De Blasio’s supporters haven’t minced words about the expectations his overwhelming election has created in liberal circles, calling his mayoralty a “progressive revolution.”  Such rhetoric, amplified by a litany of speakers at de Blasio’s inauguration that trashed Michael Bloomberg (with apparently with de Blasio’s consent, as he stated he was “very comfortable with all that was done”), glosses over what exactly entails a “progressive revolution”?

From the early previews, de Blasio’s “revolution” may resemble Michael Bloomberg’s in one key, and often criticized, factor – policy tinkering instead of major reforms.  Candidate de Blaiso talked on the campaign trail about affordable-housing projects, stopping hospital closures, and a tax on upper-income earners to fund, in part, universal pre-kindergarten.  The first act of Mayor de Blasio was to end the handsome cab, horse-draw carriages – a move that drew criticism left and right, and even speculation that the position was based on a campaign pay-off.

Even when de Blasio talks about broader political themes, such his obsession with reducing “income inequality,” it’s rarely followed by policy prescriptions that will address the issue.  Some of de Blasio’s proposals will require support from Albany to enact, including aspects of his desired pre-K and after-school programs, while others reek of desperation to find an agenda, regardless of impact or practicality.  De Blasio declared he would expand the Paid Sick Leave law…which was just passed months ago and hasn’t even been enforced yet.  De Blasio campaigned on a goal of “zero deaths” in New York –  a policy that sounds like it was crafted by King Canute the Great.

If de Blasio truly wanted to address “income inequality,” he could look at New York’s punitive tax structure.  A married couple with $60,000 in taxable income pays nearly $2,000 in taxes to the city alone.  That doesn’t include the 25% federal tax rate for a couple in that income bracket, or the State of New York’s $3,200 in taxes as well.  Without including property taxes, school board levies, and a host of other taxes (how about the city’s 8.875% sales tax?), a couple with $60,000 in earned income would be paying out over $20,000 in taxes in one of the most expensive cities in the world.  Is that “equality”?

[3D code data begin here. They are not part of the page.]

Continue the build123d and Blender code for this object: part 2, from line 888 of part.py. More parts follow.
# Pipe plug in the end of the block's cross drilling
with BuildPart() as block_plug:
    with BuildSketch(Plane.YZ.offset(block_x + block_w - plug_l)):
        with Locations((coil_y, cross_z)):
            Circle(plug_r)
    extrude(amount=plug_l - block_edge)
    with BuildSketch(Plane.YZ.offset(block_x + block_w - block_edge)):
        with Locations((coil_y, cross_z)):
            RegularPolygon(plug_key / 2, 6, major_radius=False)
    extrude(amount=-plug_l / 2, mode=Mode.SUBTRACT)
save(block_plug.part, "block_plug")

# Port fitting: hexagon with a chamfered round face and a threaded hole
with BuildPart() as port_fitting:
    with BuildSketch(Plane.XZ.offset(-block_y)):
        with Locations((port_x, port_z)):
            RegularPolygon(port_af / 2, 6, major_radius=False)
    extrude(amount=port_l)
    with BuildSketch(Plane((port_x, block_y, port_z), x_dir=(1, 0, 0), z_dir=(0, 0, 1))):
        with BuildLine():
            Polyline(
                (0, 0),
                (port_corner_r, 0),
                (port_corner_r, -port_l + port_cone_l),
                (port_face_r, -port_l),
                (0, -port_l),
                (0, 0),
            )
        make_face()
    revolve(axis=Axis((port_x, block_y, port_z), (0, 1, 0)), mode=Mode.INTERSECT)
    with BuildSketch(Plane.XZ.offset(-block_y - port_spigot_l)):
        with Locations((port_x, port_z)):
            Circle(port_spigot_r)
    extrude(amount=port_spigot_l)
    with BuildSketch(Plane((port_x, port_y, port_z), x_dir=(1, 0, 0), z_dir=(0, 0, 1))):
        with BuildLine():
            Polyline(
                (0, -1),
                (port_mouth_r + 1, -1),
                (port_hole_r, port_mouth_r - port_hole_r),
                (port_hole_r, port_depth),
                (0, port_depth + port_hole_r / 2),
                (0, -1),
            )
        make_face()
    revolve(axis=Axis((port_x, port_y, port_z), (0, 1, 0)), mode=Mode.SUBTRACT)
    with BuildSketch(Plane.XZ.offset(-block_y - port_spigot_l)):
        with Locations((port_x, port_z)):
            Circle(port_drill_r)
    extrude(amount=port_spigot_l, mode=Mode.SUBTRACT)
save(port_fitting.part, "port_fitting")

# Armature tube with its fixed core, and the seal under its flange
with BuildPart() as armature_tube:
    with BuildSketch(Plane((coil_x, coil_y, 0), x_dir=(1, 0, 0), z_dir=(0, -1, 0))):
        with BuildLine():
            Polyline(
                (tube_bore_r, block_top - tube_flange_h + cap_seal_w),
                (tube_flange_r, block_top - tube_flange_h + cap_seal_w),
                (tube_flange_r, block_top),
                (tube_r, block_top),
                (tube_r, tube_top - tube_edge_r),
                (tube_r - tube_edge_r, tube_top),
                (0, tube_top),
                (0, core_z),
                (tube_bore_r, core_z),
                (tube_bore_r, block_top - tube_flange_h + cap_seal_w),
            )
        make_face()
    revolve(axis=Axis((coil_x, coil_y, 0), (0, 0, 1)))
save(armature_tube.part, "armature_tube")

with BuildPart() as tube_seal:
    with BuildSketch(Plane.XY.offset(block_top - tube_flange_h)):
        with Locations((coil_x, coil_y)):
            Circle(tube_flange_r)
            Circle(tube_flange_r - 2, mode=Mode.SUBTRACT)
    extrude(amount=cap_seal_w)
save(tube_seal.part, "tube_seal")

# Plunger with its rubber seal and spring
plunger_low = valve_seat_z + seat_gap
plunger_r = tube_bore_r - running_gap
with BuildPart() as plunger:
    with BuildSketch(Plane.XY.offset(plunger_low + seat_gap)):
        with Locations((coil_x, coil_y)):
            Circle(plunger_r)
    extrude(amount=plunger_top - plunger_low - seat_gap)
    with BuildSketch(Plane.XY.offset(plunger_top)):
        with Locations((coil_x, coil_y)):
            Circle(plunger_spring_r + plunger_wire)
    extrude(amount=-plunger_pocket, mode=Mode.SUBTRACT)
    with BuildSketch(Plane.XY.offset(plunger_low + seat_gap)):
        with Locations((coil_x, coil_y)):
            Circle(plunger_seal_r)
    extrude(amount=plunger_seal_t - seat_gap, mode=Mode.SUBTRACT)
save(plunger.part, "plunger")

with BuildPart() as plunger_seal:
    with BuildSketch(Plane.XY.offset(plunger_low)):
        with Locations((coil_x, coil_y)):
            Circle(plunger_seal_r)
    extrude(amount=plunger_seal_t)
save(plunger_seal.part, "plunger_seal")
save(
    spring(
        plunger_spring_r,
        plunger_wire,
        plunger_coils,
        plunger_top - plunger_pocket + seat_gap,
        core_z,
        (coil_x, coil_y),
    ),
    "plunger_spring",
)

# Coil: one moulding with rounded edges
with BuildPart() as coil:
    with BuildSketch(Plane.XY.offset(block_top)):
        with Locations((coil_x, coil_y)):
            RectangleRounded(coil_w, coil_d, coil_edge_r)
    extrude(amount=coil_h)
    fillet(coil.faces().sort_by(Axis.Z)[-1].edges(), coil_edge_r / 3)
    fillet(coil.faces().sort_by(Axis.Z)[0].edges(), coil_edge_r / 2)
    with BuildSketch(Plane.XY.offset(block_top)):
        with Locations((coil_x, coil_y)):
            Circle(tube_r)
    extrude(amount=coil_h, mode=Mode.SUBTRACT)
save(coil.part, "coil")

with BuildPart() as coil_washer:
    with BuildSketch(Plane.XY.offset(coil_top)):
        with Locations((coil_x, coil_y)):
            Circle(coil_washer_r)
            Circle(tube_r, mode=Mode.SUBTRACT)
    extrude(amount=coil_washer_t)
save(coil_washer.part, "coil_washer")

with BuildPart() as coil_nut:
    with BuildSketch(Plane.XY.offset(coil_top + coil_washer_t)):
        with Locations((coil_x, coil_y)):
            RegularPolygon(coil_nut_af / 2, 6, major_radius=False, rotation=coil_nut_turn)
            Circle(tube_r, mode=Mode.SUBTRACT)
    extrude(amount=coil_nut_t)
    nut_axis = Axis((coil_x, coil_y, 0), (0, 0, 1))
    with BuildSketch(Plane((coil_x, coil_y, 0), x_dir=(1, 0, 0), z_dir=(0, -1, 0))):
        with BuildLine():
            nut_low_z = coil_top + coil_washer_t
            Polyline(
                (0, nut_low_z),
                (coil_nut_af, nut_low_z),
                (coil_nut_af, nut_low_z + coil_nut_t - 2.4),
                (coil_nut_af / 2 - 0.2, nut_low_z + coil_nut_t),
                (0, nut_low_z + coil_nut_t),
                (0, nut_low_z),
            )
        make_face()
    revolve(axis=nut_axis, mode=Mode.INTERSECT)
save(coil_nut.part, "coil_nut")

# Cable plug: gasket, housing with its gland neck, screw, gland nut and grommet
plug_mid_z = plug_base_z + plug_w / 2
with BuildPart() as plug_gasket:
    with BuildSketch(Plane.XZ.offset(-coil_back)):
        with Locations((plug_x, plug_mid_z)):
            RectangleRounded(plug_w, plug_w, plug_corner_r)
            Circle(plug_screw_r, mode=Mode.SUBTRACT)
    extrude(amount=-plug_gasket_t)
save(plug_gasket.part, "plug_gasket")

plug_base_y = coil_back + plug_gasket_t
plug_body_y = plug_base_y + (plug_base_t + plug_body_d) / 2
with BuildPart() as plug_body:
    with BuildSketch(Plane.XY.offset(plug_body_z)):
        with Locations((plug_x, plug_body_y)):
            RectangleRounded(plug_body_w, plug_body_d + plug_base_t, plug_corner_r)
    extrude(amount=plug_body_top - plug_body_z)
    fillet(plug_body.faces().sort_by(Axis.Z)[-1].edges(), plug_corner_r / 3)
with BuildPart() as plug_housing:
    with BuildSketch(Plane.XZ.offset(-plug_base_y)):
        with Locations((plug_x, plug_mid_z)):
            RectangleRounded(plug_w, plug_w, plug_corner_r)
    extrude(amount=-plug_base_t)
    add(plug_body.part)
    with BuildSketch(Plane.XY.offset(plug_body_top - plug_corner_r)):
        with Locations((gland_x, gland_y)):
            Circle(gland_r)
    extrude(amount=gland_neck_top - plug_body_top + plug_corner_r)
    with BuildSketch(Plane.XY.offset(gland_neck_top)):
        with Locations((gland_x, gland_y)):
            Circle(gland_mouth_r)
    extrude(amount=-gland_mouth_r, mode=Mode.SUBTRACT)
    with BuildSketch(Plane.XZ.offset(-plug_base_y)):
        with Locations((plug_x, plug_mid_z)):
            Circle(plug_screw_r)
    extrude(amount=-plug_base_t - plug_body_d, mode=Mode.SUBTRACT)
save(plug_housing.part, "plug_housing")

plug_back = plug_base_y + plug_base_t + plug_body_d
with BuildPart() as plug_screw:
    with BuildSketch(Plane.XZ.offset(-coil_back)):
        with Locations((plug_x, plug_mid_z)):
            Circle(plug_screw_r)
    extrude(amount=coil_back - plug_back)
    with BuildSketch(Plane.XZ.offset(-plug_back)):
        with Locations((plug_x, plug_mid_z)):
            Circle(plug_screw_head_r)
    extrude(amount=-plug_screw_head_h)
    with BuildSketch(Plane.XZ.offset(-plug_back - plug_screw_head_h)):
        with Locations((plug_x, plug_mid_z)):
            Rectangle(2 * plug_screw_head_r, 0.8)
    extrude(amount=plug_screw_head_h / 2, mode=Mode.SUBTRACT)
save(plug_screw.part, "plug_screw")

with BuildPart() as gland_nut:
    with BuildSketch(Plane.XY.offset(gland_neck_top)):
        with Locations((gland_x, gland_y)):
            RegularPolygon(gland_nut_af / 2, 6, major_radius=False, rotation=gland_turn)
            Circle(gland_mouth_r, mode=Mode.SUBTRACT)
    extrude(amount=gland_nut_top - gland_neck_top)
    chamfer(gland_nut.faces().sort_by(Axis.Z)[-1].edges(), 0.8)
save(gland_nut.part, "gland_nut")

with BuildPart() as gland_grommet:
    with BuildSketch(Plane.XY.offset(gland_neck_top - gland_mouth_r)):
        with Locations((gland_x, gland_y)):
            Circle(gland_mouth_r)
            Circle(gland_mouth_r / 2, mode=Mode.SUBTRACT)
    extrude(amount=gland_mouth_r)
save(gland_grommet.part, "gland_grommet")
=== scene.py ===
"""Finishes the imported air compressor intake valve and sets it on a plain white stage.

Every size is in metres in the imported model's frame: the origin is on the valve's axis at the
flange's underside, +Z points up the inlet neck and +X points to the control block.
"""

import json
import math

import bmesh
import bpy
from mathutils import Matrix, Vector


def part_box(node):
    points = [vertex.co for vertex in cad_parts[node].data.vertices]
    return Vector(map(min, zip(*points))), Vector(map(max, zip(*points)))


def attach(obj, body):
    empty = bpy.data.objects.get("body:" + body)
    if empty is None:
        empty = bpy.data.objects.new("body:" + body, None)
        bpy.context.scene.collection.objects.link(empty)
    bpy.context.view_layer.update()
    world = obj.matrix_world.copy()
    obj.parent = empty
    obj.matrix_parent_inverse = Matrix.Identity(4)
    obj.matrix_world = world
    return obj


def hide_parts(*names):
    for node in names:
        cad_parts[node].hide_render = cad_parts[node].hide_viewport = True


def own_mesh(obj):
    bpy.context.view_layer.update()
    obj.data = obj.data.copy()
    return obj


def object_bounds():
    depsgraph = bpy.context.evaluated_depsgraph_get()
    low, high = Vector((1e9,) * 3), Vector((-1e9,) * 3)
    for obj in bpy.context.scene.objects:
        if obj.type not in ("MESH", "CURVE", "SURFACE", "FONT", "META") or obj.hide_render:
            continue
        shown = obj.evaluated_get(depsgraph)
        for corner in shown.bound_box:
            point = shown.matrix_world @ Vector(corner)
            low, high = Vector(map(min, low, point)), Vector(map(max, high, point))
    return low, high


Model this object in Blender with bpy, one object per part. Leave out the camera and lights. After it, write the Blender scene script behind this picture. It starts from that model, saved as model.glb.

4 thoughts on “Start the Revolution Without Me

  1. New York needs a David Dinkins or a de Blasio once a generation to remind itself what happens when they don’t hire a good manager to run their city, and instead elect a politician with an ideology to flog. Electing a liberal once a generation is a luxury item New York can afford, as long as it doesn’t become a habit. Hopefully his mistakes will have few long term effects and we will see the last of him after one term.

  2. Electing a liberal Democratic mayor is like a booster shot for New York. Once the populace rejects him for a surplus of ideology and a deficit of management competence, it will be vaccinated against his type for a generation. It appears the Dinkins booster shot has worn off.

    New Yorkers like the idea of having a liberal Democrat for a mayor, but when push comes to shove what they really demand is a competent manager for a large and complex city. In contrast to federal politics, at the local level Republicans tend to be the practical realists, and the Democrats the pie-in-the-sky idealists. It is possible that DeBlasio will be a competent manager, but he doesn’t have the resume for it, and his campaign suggests that he won’t focus on that aspect of the job.